Pourtant, nous avons besoin d’eux ! Nous avons besoin de l’électricité, nous avons besoin des savants, des techniciens, des ingénieurs, qu’une politique criminelle a engagé dans l’impasse nucléaire. Nous ne sommes pas des partisans de l’obscurantisme comme une propagande stupide aimerait en persuader le public. Nous demandons, au-delà du nucléaire, une formidable avancée de la science ; elle doit devenir capable de domestiquer l’énergie solaire. 10% d’ensoleillement fournit à la terre plus d’énergie que toute l’humanité n’en a besoin en 365 jours, soit directement, soit par l’intermédiaire de la fusion, elle doit domestiquer l’énergie solaire, soit directement, soit par l’intermédiaire de la fusion, elle doit domestiquer la géothermie, l’énergie éolienne ou celle de la biomasse et du pétrole vert qui pourrait offrir une diversification pour notre agriculture. Et pour sortir du nucléaire, nous aurons d’ailleurs besoin de ces hommes et de ces femmes qui travaillent actuellement dans le nucléaire !

Ces hommes et ces femmes ne sont pas sans cœur. Pour beaucoup, l’aventure nucléaire était un pas en avant pour l’humanité, en dépit de la bombe, en dépit d’Hiroshima, en dépit du crétinisme militariste. Et aujourd’hui ils doivent se rendre compte que l’énergie nucléaire est pour l’humanité, un danger majeur. Qui ne se souvient de Three Miles Island puis de Tchernobyl ? Est-ce que les savants américains puis soviétiques n’étaient pas, eux aussi, sûrs de leurs techniques ? Et où sont donc, ceux qui, en France, en 1986, assuraient que la radioactivité ne présentait aucun réel danger pour les populations ou qu’elle était négligeable ? Permettez-nous de penser, six ans plus tard, que ce ne sont pas leurs légumes qui portent la mort, et que ce ne sont pas leurs enfants qui naissent avec, dans leur corps, les stigmates d’un cataclysme radioactif.

Et nous pensons à vous, Michalon si justement prénommé Vital, vous qui nous avez quittés, un beau jour de juillet 1977, parce que vous vous opposiez à la folie suprême, à cette machine à poison qui ne peut que produire davantage de poison, à ce surgénérateur dont la reprise menace sans cesse. Après vous, aussi forts que vous, puisant dans votre souvenir plus de force, nous réclamons l’arrêt définitif de l’usine de Creys-Malville.
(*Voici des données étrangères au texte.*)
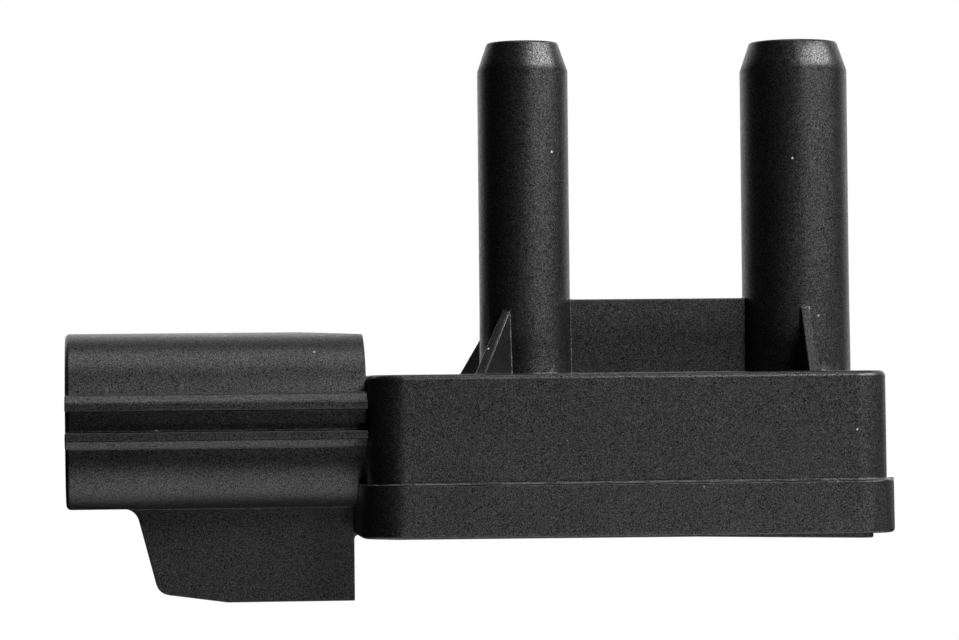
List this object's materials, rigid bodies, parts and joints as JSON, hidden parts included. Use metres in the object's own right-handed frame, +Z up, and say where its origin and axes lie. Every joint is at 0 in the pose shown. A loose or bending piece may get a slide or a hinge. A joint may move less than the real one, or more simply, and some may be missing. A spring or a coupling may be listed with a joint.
{
  "type": "dpf differential pressure sensor",
  "caption": "Differential pressure sensor with upright hose ports, an oval plug socket with side rails, a keel below it and a bolt ear with a steel sleeve.",
  "frame": {"origin": "on the axis of the mounting sleeve's bore, in the plane where the sleeve stands on its bracket", "axes": "+Z up along the bolt and the hose ports, +X from the plug socket towards the large port, the front at -Y"},
  "size_m": [0.071, 0.0452, 0.0489],
  "materials": {
    "housing_plastic": "dark grey glass-filled plastic, fine matt mould texture",
    "cover_plastic": "dark grey glass-filled plastic, matt",
    "sealant": "cured silicone",
    "board_laminate": "glass-fibre laminate with green coating",
    "terminal_tin": "tin-plated copper alloy",
    "solder": "bright solder",
    "pedestal_glass": "clear glass",
    "silicon": "polished silicon",
    "ring_plastic": "black plastic",
    "gel": "clear soft silicone gel",
    "chip_epoxy": "black moulding compound",
    "capacitor_body": "tan ceramic",
    "resistor_body": "black glazed ceramic",
    "sleeve_steel": "zinc-plated steel"
  },
  "bodies": {
    "root": {"housing": "housing_plastic", "bottom_cover": "cover_plastic", "cover_seal": "sealant", "circuit_board": "board_laminate", "board_seal": "sealant", "terminal_supply": "terminal_tin", "terminal_signal": "terminal_tin", "terminal_ground": "terminal_tin", "terminal_sealant": "sealant", "solder_joints": "solder", "die_attach": "sealant", "die_pedestal": "pedestal_glass", "pressure_die": "silicon", "gel_ring": "ring_plastic", "gel_fill": "gel", "signal_chip": "chip_epoxy", "signal_chip_leads": "terminal_tin", "supply_capacitor": "capacitor_body", "output_capacitor": "capacitor_body", "filter_capacitors": "capacitor_body", "trim_resistors": "resistor_body", "mount_sleeve": "sleeve_steel"}
  },
  "joints": []
}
Mesdames et Messieurs, chers amis, ne nous laissons pas acheter. C’est par des fêtes somptueuses que les puissants veulent parfois séduire, puis soumettre les humbles. Nous tenons le bon cap, partout dans le monde, le nucléaire a du plomb dans l’aile ! Demain, quoi qu’il advienne, la centrale de Cruas fermera. La durée de vie normale d’une centrale est d’environ 25 ans. Elle en a encore pour une dizaine d’années, un peu plus, un peu moins. D’ici là, il faut qu’elle tourne le moins possible afin qu’elle produise le moins de déchets possibles. Il faut que les énergies nouvelles prennent leur place, le plus tôt, et le plus complètement possible. C’est ainsi que débarrassés du cauchemar nucléaire, nous bâtirons ensemble une vallée du Rhône prospère et dynamique, avec tous ceux qui voudront participer à notre effort.

Le nucléaire avec ses centrales, ses déchets, ses bombes et ses martyrs, ne sera jamais que l’avenir de ceux qui n’en ont pas eu d’autre.

Je vous propose maintenant, Mesdames et Messieurs, d’observer une minute de silence  à la mémoire de Vital Michalon et de toutes les victimes civiles de l’industrie liée au nucléaire civil ».